Problem description: Reproduce exactly the lines below from the one containing "deg, runner travel" through the one containing "for node in", including both, and nothing else.

**** Source material

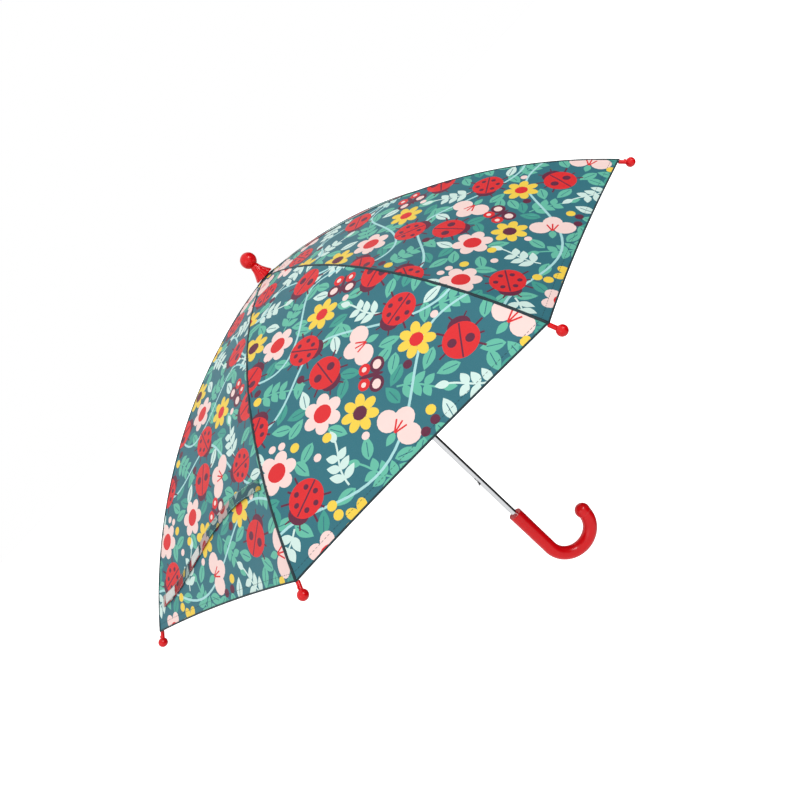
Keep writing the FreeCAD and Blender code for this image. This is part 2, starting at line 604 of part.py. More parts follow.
def make_stretcher(index):
    """Pressed link from the runner to a rib, with a fork that straddles the rib."""
    tag = f"link{index + 1}"
    half_height = SIZE["stretcher_height"] / 2
    half_width = SIZE["stretcher_width"] / 2
    ear_out = SIZE["fork_gap"] / 2 + SIZE["ear_thick"]
    joint = Vector(LINK_LENGTH, 0, 0)
    fork_start = LINK_LENGTH - SIZE["fork_length"]
    tab_end = SIZE["link_tab"]
    tab = block(f"{tag}_tab", "dims.link_tab + 1", "dims.tab_thick", "dims.stretcher_height",
                Vector(0, -SIZE["tab_thick"] / 2, -half_height))
    end = cylinder(f"{tag}_end", "dims.stretcher_height / 2", "dims.tab_thick",
                   crosswise(Vector(0, 0, 0), SIZE["tab_thick"] / 2))
    shank = block(f"{tag}_shank", f"{fork_start - tab_end:g}", "dims.stretcher_width",
                  "dims.stretcher_height", Vector(tab_end, -half_width, -half_height))
    bridge = block(f"{tag}_bridge", "dims.bridge_length", "dims.fork_gap + 2 * dims.ear_thick",
                   "dims.stretcher_height",
                   Vector(fork_start - SIZE["bridge_length"], -ear_out, -half_height))
    ears = []
    for side, offset in (("near", -ear_out), ("far", SIZE["fork_gap"] / 2)):
        ears.append(block(f"{tag}_{side}_ear", "dims.fork_length + 0.5", "dims.ear_thick",
                          "2 * (dims.ear_rad - 0.2)",
                          Vector(fork_start - 0.5, offset, 0.2 - SIZE["ear_rad"])))
        ears.append(cylinder(f"{tag}_{side}_round", "dims.ear_rad", "dims.ear_thick",
                             crosswise(joint, offset + SIZE["ear_thick"])))
    solid = fuse(f"{tag}_solid", tab, end, shank, bridge, *ears)
    groove_start = tab_end + SIZE["bridge_length"]
    groove_end = fork_start - 2 * SIZE["bridge_length"]
    groove = block(f"{tag}_groove", f"{groove_end - groove_start:g}",
                   "dims.stretcher_width - 2 * dims.rib_wall", "dims.stretcher_height - 2 * dims.rib_wall",
                   Vector(groove_start, SIZE["rib_wall"] - half_width, -half_height - SIZE["rib_wall"]))
    eye = drill(f"{tag}_eye", "dims.eye_rad", Vector(0, 0, 0))
    hole = drill(f"{tag}_hole", "dims.rivet_rad + 0.12", joint)
    link = cut(f"{tag}_cut", solid, fuse(f"{tag}_holes", groove, eye, hole))
    node(link, f"stretcher_{index + 1}", around(rib_azimuth(index)).multiply(tilted(RUNNER_PIVOT, LINK_SLOPE)))


def make_rivet(index):
    """Rivet through a rib and the two ears of its stretcher's fork."""
    tag = f"rivet{index + 1}"
    ear_out = SIZE["fork_gap"] / 2 + SIZE["ear_thick"] + 0.15
    shank = cylinder(f"{tag}_shank", "dims.rivet_rad", "dims.fork_gap + 2 * dims.ear_thick + 0.3",
                     crosswise(JOINT, ear_out))
    near = cylinder(f"{tag}_near", "dims.rivet_head_rad", "dims.rivet_head",
                    crosswise(JOINT, ear_out + SIZE["rivet_head"]))
    far = cylinder(f"{tag}_far", "dims.rivet_head_rad", "dims.rivet_head", crosswise(JOINT, -ear_out))
    node(fuse(f"{tag}_whole", shank, near, far), f"rib_joint_{index + 1}", around(rib_azimuth(index)))


def make_tip(index):
    """Moulded ball tip: a ball on a stem, with a small lug that the fabric's corner is sewn to."""
    tag = f"tip{index + 1}"
    pin_start = arc_point(SIZE["channel_end"] - SIZE["pin_lap"], RIB_MID_DEPTH)
    slope = math.degrees(math.atan2(pin_start.z - TIP.z, TIP.x - pin_start.x))
    along = Rotation(Vector(0, 1, 0), -90)
    origin = Vector(0, 0, 0)
    stem = cylinder(f"{tag}_stem", "dims.stem_rad", "dims.stem_length", Placement(origin, along))
    round_end = ball(f"{tag}_ball", "dims.ball_rad", origin)
    lug = block(f"{tag}_lug", "dims.lug_length", "dims.lug_width", "dims.stem_rad + dims.lug_height",
                Vector(-SIZE["ball_rad"] - SIZE["lug_length"], -SIZE["lug_width"] / 2, 0))
    socket = cylinder(f"{tag}_socket", "dims.pin_rad + dims.slip", "dims.stem_length",
                      Placement(Vector(-SIZE["tip_socket"], 0, 0), along))
    tip = cut(f"{tag}_cut", fuse(f"{tag}_whole", stem, round_end, lug), socket)
    node(tip, f"rib_tip_{index + 1}", around(rib_azimuth(index)).multiply(tilted(TIP, -slope)))


# ---------------------------------------------------------------- fabric
def section_points(reach, share):
    """Point of the fabric's outer face at a reach along a rib, moved a share of the way to mid gore."""
    height = arc_height(reach)
    draw = SIZE["hem_hollow"] * (reach / SIZE["fabric_outer"]) ** 2
    half = math.radians(STEP / 2)
    middle = Vector(math.cos(half), math.sin(half), 0).multiply(reach * math.cos(half) - draw)
    beside = Vector(-math.sin(half), math.cos(half), 0).multiply(-SIZE["panel_gap"])
    along = Vector(reach, 0, 0)
    return along + (middle + beside - along) * share + Vector(0, 0, height)


def fabric_edge(share):
    """Arc of the fabric's outer face from the crown to the hem, at a share of half a gore's width."""
    reaches = [SIZE["fabric_inner"], 0.6 * SIZE["fabric_outer"], SIZE["fabric_outer"]]
    low, middle, high = (section_points(reach, share) for reach in reaches)
    return Part.Arc(low, middle, high).toShape()


def make_panel(index):
    """The two half gores that meet at a rib's seam, down to the middle of each gore."""
    sheet_face = Part.makeRuledSurface(fabric_edge(0), fabric_edge(1))
    half = sheet_face.extrude(Vector(0, 0, -SIZE["fabric_thick"]))
    other = half.mirror(Vector(0, 0, 0), Vector(0, 1, 0))
    panel = doc.addObject("Part::Feature", f"panel{index + 1}")
    panel.Shape = half.fuse(other).removeSplitter()
    node(panel, f"canopy_section_{index + 1}", around(rib_azimuth(index)))


# The strap is sewn into the seam of rib 6 and lies across the gore towards the rib before it.
STRAP_RIB = 5         # that rib's index, counted from 0
# A point of its route is a share of the gore's width and a reach along the rib.
STRAP_ROUTE = [(0.03, 277), (0.35, 283), (0.55, 297), (0.75, 313), (0.94, 324)]
FABRIC_RUN = 0.75     # horizontal run of the fabric near the strap, for each unit along its slope


def strap_point(share, reach):
    """Point on the fabric's outer face at a share of the gore's width, from the strap's seam."""
    half = math.radians(STEP / 2)
    inward = Vector(-math.cos(half), math.sin(half), 0)
    start = Vector(reach, 0, arc_height(reach))
    end = Rotation(Vector(0, 0, 1), -STEP).multVec(start)
    hollow = SIZE["hem_hollow"] * (reach / SIZE["fabric_outer"]) ** 2 * (1 - abs(2 * share - 1))
    return start + (end - start) * share + inward * hollow


def strap_band(start, end, half_width, lift, thick):
    """Solid band along the strap's route, between two shares of its length, lifted off the fabric."""
    half = math.radians(STEP / 2)
    outward = Vector(math.cos(half), -math.sin(half), 1).normalize()
    edges = []
    for side in (-1, 1):
        curve = Part.BSplineCurve()
        curve.interpolate([strap_point(share, reach + side * half_width * FABRIC_RUN)
                           for share, reach in STRAP_ROUTE])
        edges.append(curve.toShape(start * curve.LastParameter, end * curve.LastParameter))
    face = Part.makeRuledSurface(*edges)
    face.translate(outward * lift)
    return face.extrude(outward * thick)


def make_strap():
    """Closure strap, with a loop patch on its outer face and a hook patch near its free end."""
    width = SIZE["strap_width"] / 2
    lift = SIZE["strap_lift"]
    top = lift + SIZE["strap_thick"] + 0.1
    plans = [
        ("closure_strap", 0, 1, width, lift, SIZE["strap_thick"]),
        ("strap_loop_patch", 0.56, 0.65, width - 0.5, top, SIZE["patch_thick"]),
        ("strap_hook_patch", 0.88, 0.97, width - 1, top, SIZE["patch_thick"]),
    ]
    for label, start, end, half, rise, thick in plans:
        band = doc.addObject("Part::Feature", f"{label}_band")
        band.Shape = strap_band(start, end, half, rise, thick)
        node(band, label, around(rib_azimuth(STRAP_RIB)))


make_shaft()
make_pins()
make_handle()
make_ferrule()
make_rosette()
make_notch()
make_runner()
make_catches()
for rib in range(RIBS):
    make_rib(rib)
    make_stretcher(rib)
    make_rivet(rib)
    make_tip(rib)
    make_panel(rib)
make_strap()

# ---------------------------------------------------------------- check and write
doc.recompute()
faults = [f"{item.Name}: {item.State}" for item in doc.Objects
          if "Invalid" in item.State or "Error" in item.State]
for piece in NODES:
    if piece.Shape.isNull() or not piece.Shape.isValid() or not piece.Shape.Solids:
        faults.append(f"{piece.Label}: its shape is empty or not valid")
if faults:
    raise RuntimeError("; ".join(faults))

os.makedirs("parts", exist_ok=True)
for piece in NODES:
    piece.Shape.exportStep(f"parts/{piece.Label}.step")
    print(f"{piece.Label:24s} solids {len(piece.Shape.Solids)}  volume {piece.Shape.Volume:10.1f} mm3")
print(f"fold {FOLD:.2f} deg, runner travel {RUNNER_TRAVEL:.2f} mm, link slope {LINK_SLOPE:.2f} deg")
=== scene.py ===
"""A child's stick umbrella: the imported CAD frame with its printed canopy, trim and materials.

Lengths are in metres in the row frame, and the print is drawn in millimetres on a flat gore.
"""
import math
import random

import bmesh
import bpy
import numpy as np
from mathutils import Matrix, Vector
from mathutils.geometry import delaunay_2d_cdt


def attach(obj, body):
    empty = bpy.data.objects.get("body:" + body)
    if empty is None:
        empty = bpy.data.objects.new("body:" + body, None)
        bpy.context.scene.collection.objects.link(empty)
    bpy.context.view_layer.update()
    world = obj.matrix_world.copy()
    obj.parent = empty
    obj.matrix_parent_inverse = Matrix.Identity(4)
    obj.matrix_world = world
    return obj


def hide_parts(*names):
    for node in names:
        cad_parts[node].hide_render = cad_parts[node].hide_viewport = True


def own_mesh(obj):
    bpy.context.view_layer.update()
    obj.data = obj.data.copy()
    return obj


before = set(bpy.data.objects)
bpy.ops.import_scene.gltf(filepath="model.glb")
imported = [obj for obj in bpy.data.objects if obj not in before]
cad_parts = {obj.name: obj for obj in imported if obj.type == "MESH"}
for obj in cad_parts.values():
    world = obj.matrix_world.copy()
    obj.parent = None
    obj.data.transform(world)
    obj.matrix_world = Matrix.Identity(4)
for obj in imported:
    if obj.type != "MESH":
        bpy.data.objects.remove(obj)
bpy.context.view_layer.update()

MM = 0.001

# ---------------------------------------------------------------- the canopy's shape, as in the CAD part
RIBS = 8
PHASE = 20.0                 # azimuth of rib 1, degrees
STEP = 360.0 / RIBS
CROWN = 0.439                # height of the fabric at the shaft
SLOPE = math.radians(4.3)    # slope of the fabric at the shaft
ARC = 0.543                  # radius of the fabric along a rib
HEM_REACH = 0.3425           # distance of a gore's corner from the axis
CROWN_REACH = 0.0043         # radius of the hole at the crown
HOLLOW = 0.006               # how far the hem is drawn in at the middle of a gore
PUCKER = 0.00045             # height of the small waves beside the seams
PUCKER_PITCH = 0.017         # their length along the seam
PUCKER_REACH = 0.014         # how far from the seam they die out
SEAM_REACH = 0.003           # how far from the seam they start
HALF_CHORD = math.sin(math.radians(STEP / 2))
ARC_X = -ARC * math.sin(SLOPE)
ARC_Z = CROWN - ARC * math.cos(SLOPE)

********

Response:
print(f"fold {FOLD:.2f} deg, runner travel {RUNNER_TRAVEL:.2f} mm, link slope {LINK_SLOPE:.2f} deg")
=== scene.py ===
"""A child's stick umbrella: the imported CAD frame with its printed canopy, trim and materials.

Lengths are in metres in the row frame, and the print is drawn in millimetres on a flat gore.
"""
import math
import random

import bmesh
import bpy
import numpy as np
from mathutils import Matrix, Vector
from mathutils.geometry import delaunay_2d_cdt


def attach(obj, body):
    empty = bpy.data.objects.get("body:" + body)
    if empty is None:
        empty = bpy.data.objects.new("body:" + body, None)
        bpy.context.scene.collection.objects.link(empty)
    bpy.context.view_layer.update()
    world = obj.matrix_world.copy()
    obj.parent = empty
    obj.matrix_parent_inverse = Matrix.Identity(4)
    obj.matrix_world = world
    return obj


def hide_parts(*names):
    for node in names:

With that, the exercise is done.